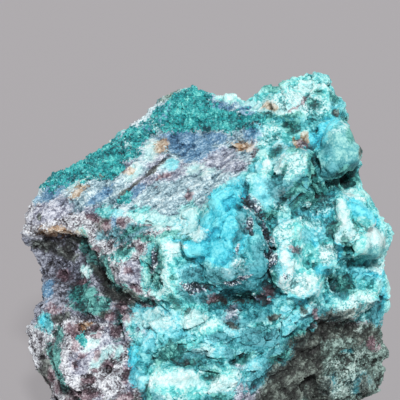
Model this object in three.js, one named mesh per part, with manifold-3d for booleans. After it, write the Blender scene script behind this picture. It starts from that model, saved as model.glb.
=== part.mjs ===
// A hand-sized rough stone of quantum quattro: one broken block of sugary quartz
// matrix grown through with chrysocolla, malachite, dioptase and shattuckite.
// It is a single natural piece, so the model is a single closed solid.
//
// The shape is worked out in a face frame: x to the right across the broad front
// face, y up it and z out of it. The finished stone leans back and stands on a
// flat broken foot.

import * as THREE from 'three';
import { ImprovedNoise } from 'three/addons/math/ImprovedNoise.js';
import { mergeVertices } from 'three/addons/utils/BufferGeometryUtils.js';
import Module from 'manifold-3d';

// Driving dimensions, in millimetres and degrees.
const LEAN = 15; // how far the broad front face leans back from upright
const FOOT_DROP = 36; // from the middle of the front face down to the foot
const EDGE_WEAR = 2.2; // how widely the broken edges are rounded
const WAIST = 2; // depth at which the outline is widest
const HALF_DEPTH = 25; // from the waist to the front or to the back
const SIDE_TAPER = 4.5; // how far the sides have drawn in there
const SIDE_DRIFT = 6; // how far the ridges of the sides wander on the way there
const DRIFT_SPACING = 11; // between one bend of a ridge and the next
const GRAIN = [[17, 1.3], [8, 0.7], [4, 0.35]]; // lump spacing and height
const CORE = new THREE.Vector3(0, -3, 0); // the skin is measured out from here
const REACH = 64; // no point of the skin is further from the core
const SKIN_STEP = 0.5; // step of the search along each ray
const SKIN_HALVINGS = 10; // halvings of that step at the skin
const MESH_DETAIL = 20; // splits of each icosahedron edge, about 2 mm apart

// Outline seen square on to the front face, clockwise from the left corner.
const OUTLINE = [
  [-36.6, 9.5], [-35.0, 12.8], [-29.0, 18.0], [-20.8, 24.6], [-14.6, 28.2],
  [-11.8, 32.2], [-7.4, 34.0], [-2.6, 36.2], [2.0, 34.8], [8.6, 33.2],
  [11.0, 35.8], [20.0, 37.8], [24.4, 37.0], [27.6, 30.8], [29.0, 24.4],
  [30.4, 21.8], [30.4, 13.4], [34.6, 7.4], [36.4, 1.2], [35.4, -1.0],
  [36.8, -6.6], [35.8, -12.0], [34.2, -14.8], [37.2, -22.4], [35.0, -30.0],
  [27.0, -42.0], [-18.0, -44.0], [-29.6, -28.0], [-34.9, -16.0], [-33.2, -11.0],
  [-32.8, -3.6], [-36.0, 4.0],
];

// Broken faces: a point on each and the way it faces.
const FACES = [
  { at: [-15, 3, 18], facing: [-0.55, 1.13, 1] }, // sloping quartz shelf
  { at: [-34, -4, 3], facing: [-0.72, 0.3, 1] }, // left cheek
  { at: [0, 0, 22], facing: [0, 0.1, 1] }, // front
  { at: [12.5, -11, 22], facing: [0.95, -0.4, 1] }, // lower right
  { at: [12, 5, 23], facing: [0.6, 0.1, 1] }, // right
  { at: [16, 12, 21], facing: [0.2, 0.8, 1] }, // upper right
  { at: [0, -36, 25], facing: [-0.1, -1.2, 1] }, // front below
  { at: [-25, -33, 4], facing: [-0.7, -1, 0.1] }, // left below
  { at: [30, -34, 2], facing: [0.9, -1, 0.1] }, // right below
  { at: [-8, 24, -20], facing: [-0.3, 0.8, -1] }, // upper back
  { at: [-4, 4, -25], facing: [-0.15, 0.05, -1] }, // back
  { at: [14, -6, -25], facing: [0.35, -0.1, -1] }, // back, right of the middle
  { at: [27, 8, -17], facing: [1.4, 0.35, -1] }, // back right
  { at: [-28, -6, -14], facing: [-1.3, -0.2, -1] }, // back left
  { at: [0, -24, -20], facing: [-0.2, -0.9, -1] }, // back below
];

// Shell-shaped chips knocked out of the sides and the back: the middle and the radius
// of the ball that fits each.
const CHIPS = [
  { at: [-6, 14, -45], radius: 24 },
  { at: [20, -16, -38], radius: 17 },
  { at: [-24, -18, -35], radius: 19 },
  { at: [44, 20, -22], radius: 20 },
  { at: [-52, -26, -12], radius: 22 },
  { at: [-24, 42, -26], radius: 22 },
  { at: [16, 46, -26], radius: 20 },
  { at: [47, -30, -16], radius: 19 },
  { at: [55, -4, -15], radius: 22 },
  { at: [-56, 4, -20], radius: 25 },
];

// Swellings of the front (rise above 0) and hollows in it (below 0). Half sizes run
// along and across; turn is anticlockwise; abrupt ones have a sharp shoulder.
const RELIEF = [
  { at: [5.6, 4.4], half: [7.5, 10.2], turn: 0, rise: 4.5, abrupt: true }, // blue boss
  { at: [18.6, 0.2], half: [6.6, 8.8], turn: 0, rise: 4.5, abrupt: true }, // round boss
  { at: [17.0, 16.4], half: [4.8, 6.2], turn: 10, rise: 4, abrupt: true }, // upper boss
  { at: [25.6, 20.6], half: [4.4, 6.4], turn: 15, rise: 4.5, abrupt: true }, // nodule
  { at: [30.6, 7.2], half: [5.2, 7.4], turn: 25, rise: 5, abrupt: true }, // right knob
  { at: [17.0, 31.5], half: [9.0, 5.0], turn: 10, rise: 3, abrupt: false }, // top block
  { at: [-2.0, 32.0], half: [8.0, 5.0], turn: 0, rise: 3, abrupt: false }, // peak
  { at: [-11.0, 0.0], half: [11.0, 8.0], turn: -35, rise: 3.5, abrupt: false }, // ledge
  { at: [-22.0, -22.0], half: [10.0, 10.0], turn: 0, rise: 4, abrupt: false }, // left foot
  { at: [-2.0, -24.0], half: [14.0, 9.0], turn: 0, rise: 3, abrupt: false }, // front foot
  { at: [29.0, -7.8], half: [8.5, 3.4], turn: 20, rise: 6, abrupt: true }, // right ridge
  { at: [-29.5, -1.6], half: [10.0, 7.4], turn: -14, rise: -9, abrupt: false }, // undercut
  { at: [-20.5, -4.0], half: [7.0, 3.2], turn: -48, rise: -4, abrupt: false }, // ledge foot
  { at: [-12.5, -9.4], half: [7.0, 2.6], turn: -20, rise: -5, abrupt: false }, // ledge toe
  { at: [7.0, -8.0], half: [8.0, 3.0], turn: 0, rise: -5, abrupt: false }, // under boss
  { at: [12.2, 3.0], half: [2.2, 9.0], turn: 5, rise: -4, abrupt: false }, // between bosses
  { at: [22.0, 25.6], half: [5.0, 2.2], turn: -25, rise: -3, abrupt: false }, // block's foot
  { at: [28.2, 15.2], half: [4.8, 3.0], turn: 10, rise: -7, abrupt: false }, // cavity
  { at: [22.0, 13.0], half: [3.2, 3.8], turn: 0, rise: -5, abrupt: false }, // valley
  { at: [26.8, -1.5], half: [2.8, 5.0], turn: 0, rise: -4, abrupt: false }, // pocket
  { at: [9.0, 31.5], half: [3.0, 4.0], turn: 0, rise: -2, abrupt: false }, // top saddle
];

const noise = new ImprovedNoise();
const outline = OUTLINE.map(([x, y]) => new THREE.Vector2(x, y));
const faces = FACES.map(({ at, facing }) => new THREE.Plane().setFromNormalAndCoplanarPoint(
  new THREE.Vector3(...facing).normalize(),
  new THREE.Vector3(...at),
));

// The larger of two distances, rounded where they are nearly equal.
function roundedMax(a, b) {
  const overlap = Math.max(EDGE_WEAR - Math.abs(a - b), 0);
  return Math.max(a, b) + (overlap * overlap) / (4 * EDGE_WEAR);
}

// Distance from a point of the front view to the outline, below 0 inside it.
function outlineDistance(x, y) {
  let nearest = Infinity;
  let inside = false;
  outline.forEach((a, i) => {
    const b = outline[(i + 1) % outline.length];
    const along = new THREE.Vector2().subVectors(b, a);
    const gap = new THREE.Vector2(x - a.x, y - a.y);
    const t = THREE.MathUtils.clamp(gap.dot(along) / along.lengthSq(), 0, 1);
    nearest = Math.min(nearest, gap.addScaledVector(along, -t).length());
    const crosses = (a.y > y) !== (b.y > y);
    if (crosses && x < a.x + ((y - a.y) * along.x) / along.y) {
      inside = !inside;
    }
  });
  return inside ? -nearest : nearest;
}

// Height that the swellings and hollows add to the front at one place.
function reliefHeight(x, y) {
  return RELIEF.reduce((height, { at, half, turn, rise, abrupt }) => {
    const angle = THREE.MathUtils.degToRad(turn);
    const dx = x - at[0];
    const dy = y - at[1];
    const along = (dx * Math.cos(angle) + dy * Math.sin(angle)) / half[0];
    const across = (dy * Math.cos(angle) - dx * Math.sin(angle)) / half[1];
    const spread = Math.min(along * along + across * across, 1);
    return height + rise * (abrupt ? 1 - spread * spread : (1 - spread) * (1 - spread));
  }, 0);
}

// Distance to the sides: the outline, drawn in and wandering towards front and back.
function sideDistance({ x, y, z }) {
  const depth = (z - WAIST) / HALF_DEPTH;
  const drift = SIDE_DRIFT * Math.min(Math.abs(depth), 1);
  const bend = (at, level) => drift * noise.noise(at / DRIFT_SPACING, z / DRIFT_SPACING, level);
  return outlineDistance(x + bend(y, 0.5), y + bend(x, 3.5)) + SIDE_TAPER * depth * depth;
}

// Signed distance to the skin: above 0 outside the stone.
function skin(point) {
  const relief = reliefHeight(point.x, point.y);
  let distance = sideDistance(point);
  faces.forEach((face) => {
    const front = Math.max(face.normal.z, 0);
    distance = roundedMax(distance, face.distanceToPoint(point) - relief * front);
  });
  CHIPS.forEach(({ at, radius }) => {
    distance = Math.max(distance, radius - point.distanceTo(new THREE.Vector3(...at)));
  });
  return GRAIN.reduce((sum, [spacing, height]) => (
    sum + height * noise.noise(point.x / spacing, point.y / spacing, point.z / spacing)
  ), distance);
}

// Distance from the core to the skin along one direction.
function skinRadius(direction) {
  const at = (radius) => skin(direction.clone().multiplyScalar(radius).add(CORE));
  let radius = REACH;
  while (at(radius) > 0) {
    radius -= SKIN_STEP;
  }
  let step = SKIN_STEP;
  for (let i = 0; i < SKIN_HALVINGS; i += 1) {
    step /= 2;
    radius += at(radius + step) < 0 ? step : 0;
  }
  return radius;
}

// The whole stone in its face frame, as a skin of even triangles.
function stoneGeometry() {
  const ball = new THREE.IcosahedronGeometry(1, MESH_DETAIL);
  ball.deleteAttribute('normal');
  ball.deleteAttribute('uv');
  const geometry = mergeVertices(ball);
  const position = geometry.getAttribute('position');
  const point = new THREE.Vector3();
  for (let i = 0; i < position.count; i += 1) {
    point.fromBufferAttribute(position, i).normalize();
    point.multiplyScalar(skinRadius(point)).add(CORE);
    position.setXYZ(i, point.x, point.y, point.z);
  }
  return geometry;
}

// A manifold solid from a closed geometry, and back.
function toSolid(wasm, geometry) {
  const vertProperties = new Float32Array(geometry.getAttribute('position').array);
  const triVerts = new Uint32Array(geometry.index.array);
  return new wasm.Manifold(new wasm.Mesh({ numProp: 3, vertProperties, triVerts }));
}

function toGeometry(solid) {
  const mesh = solid.getMesh();
  const geometry = new THREE.BufferGeometry();
  geometry.setAttribute('position', new THREE.BufferAttribute(mesh.vertProperties, 3));
  geometry.setIndex(new THREE.BufferAttribute(mesh.triVerts, 1));
  return geometry;
}

const wasm = await Module();
wasm.setup();

// Stood up in its leaning rest, then broken off flat at the foot.
const upright = stoneGeometry();
upright.rotateX(THREE.MathUtils.degToRad(90 - LEAN));
upright.translate(0, 0, FOOT_DROP);

const below = new THREE.BoxGeometry(4 * REACH, 4 * REACH, 2 * REACH);
below.translate(0, 0, -REACH);
below.deleteAttribute('normal');
below.deleteAttribute('uv');
const ground = toSolid(wasm, mergeVertices(below));

const geometry = toGeometry(toSolid(wasm, upright).subtract(ground));
geometry.computeBoundingBox();
const middle = geometry.boundingBox.getCenter(new THREE.Vector3());
geometry.translate(-middle.x, -middle.y, 0);
geometry.computeVertexNormals();

const mineral = new THREE.MeshStandardMaterial({ color: 0x6fc3c6, roughness: 0.8, metalness: 0 });
const stone = new THREE.Mesh(geometry, mineral);
stone.name = 'stone';

const specimen = new THREE.Group();
specimen.add(stone);

export default specimen;
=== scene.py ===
import math
import random

import bmesh
import bpy
import numpy as np
from mathutils import Matrix, Vector, noise
from mathutils.bvhtree import BVHTree


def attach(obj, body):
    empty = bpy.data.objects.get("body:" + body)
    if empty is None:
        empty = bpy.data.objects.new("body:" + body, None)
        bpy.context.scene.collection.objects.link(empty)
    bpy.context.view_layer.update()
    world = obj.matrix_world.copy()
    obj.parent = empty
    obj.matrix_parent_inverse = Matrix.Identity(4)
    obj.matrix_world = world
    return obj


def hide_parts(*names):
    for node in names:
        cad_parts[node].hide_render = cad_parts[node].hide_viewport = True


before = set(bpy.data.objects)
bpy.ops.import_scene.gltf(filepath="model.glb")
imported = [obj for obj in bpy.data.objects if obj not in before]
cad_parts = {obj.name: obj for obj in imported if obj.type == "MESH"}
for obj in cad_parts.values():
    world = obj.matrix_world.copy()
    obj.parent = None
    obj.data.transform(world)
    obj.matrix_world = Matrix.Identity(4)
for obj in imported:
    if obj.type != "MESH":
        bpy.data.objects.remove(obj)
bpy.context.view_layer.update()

scene = bpy.context.scene

# ---------------------------------------------------------------------------
# Camera. It looks square on to the broad front face, which leans back, from far
# enough away that the stone is seen almost without perspective. The stone's own
# directions are set here: right across the front face, up it, and out of it.
# ---------------------------------------------------------------------------
MM = 0.001
LEAN = math.radians(15)
RIGHT = Vector((1, 0, 0))
UP = Vector((0, math.sin(LEAN), math.cos(LEAN)))
OUT = Vector((0, -math.cos(LEAN), math.sin(LEAN)))
FACE_MIDDLE = Vector((-0.01, 0.71, 36.0)) * MM
VIEW_WIDTH = 80 * MM
VIEW_MIDDLE = (-1.2, 12.0)


def on_face(across, up, out=0.0):
    """The place in the frame of a point given in mm from the middle of the front face."""
    return FACE_MIDDLE + (across * RIGHT + up * UP + out * OUT) * MM


camera = bpy.data.objects.new("camera", bpy.data.cameras.new("camera"))
scene.collection.objects.link(camera)
scene.camera = camera
camera.data.lens = 200
camera.data.sensor_width = 36
camera_distance = VIEW_WIDTH * camera.data.lens / camera.data.sensor_width
camera.location = on_face(*VIEW_MIDDLE) + OUT * camera_distance
camera.rotation_euler = (-OUT).to_track_quat("-Z", "Y").to_euler()

# ---------------------------------------------------------------------------
# Studio: a plain pale floor, a soft key light high in front, a weak
# one from the right behind, and even light all round.
# ---------------------------------------------------------------------------


def linear(code):
    """An sRGB hex colour as linear red, green and blue, with alpha."""
    parts = [int(code[i:i + 2], 16) / 255 for i in (1, 3, 5)]
    return [c / 12.92 if c <= 0.04045 else ((c + 0.055) / 1.055) ** 2.4 for c in parts] + [1.0]


def add(tree, kind, inputs=None, **settings):
    """Adds a node. An input's value is a plain value, or an output socket to link from."""
    node = tree.nodes.new(kind)
    for name, value in settings.items():
        setattr(node, name, value)
    for name, value in (inputs or {}).items():
        socket = node.inputs[name]
        if isinstance(value, bpy.types.NodeSocket):
            tree.links.new(value, socket)
        else:
            socket.default_value = value
    return node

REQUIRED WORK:
Print only the run of lines that begins with the line containing "const below = new" and ends with the line containing "before = set(bpy.data.objects)", both included, exactly as they read.

RESULT OF THIS TASK:
const below = new THREE.BoxGeometry(4 * REACH, 4 * REACH, 2 * REACH);
below.translate(0, 0, -REACH);
below.deleteAttribute('normal');
below.deleteAttribute('uv');
const ground = toSolid(wasm, mergeVertices(below));

const geometry = toGeometry(toSolid(wasm, upright).subtract(ground));
geometry.computeBoundingBox();
const middle = geometry.boundingBox.getCenter(new THREE.Vector3());
geometry.translate(-middle.x, -middle.y, 0);
geometry.computeVertexNormals();

const mineral = new THREE.MeshStandardMaterial({ color: 0x6fc3c6, roughness: 0.8, metalness: 0 });
const stone = new THREE.Mesh(geometry, mineral);
stone.name = 'stone';

const specimen = new THREE.Group();
specimen.add(stone);

export default specimen;
=== scene.py ===
import math
import random

import bmesh
import bpy
import numpy as np
from mathutils import Matrix, Vector, noise
from mathutils.bvhtree import BVHTree


def attach(obj, body):
    empty = bpy.data.objects.get("body:" + body)
    if empty is None:
        empty = bpy.data.objects.new("body:" + body, None)
        bpy.context.scene.collection.objects.link(empty)
    bpy.context.view_layer.update()
    world = obj.matrix_world.copy()
    obj.parent = empty
    obj.matrix_parent_inverse = Matrix.Identity(4)
    obj.matrix_world = world
    return obj


def hide_parts(*names):
    for node in names:
        cad_parts[node].hide_render = cad_parts[node].hide_viewport = True


before = set(bpy.data.objects)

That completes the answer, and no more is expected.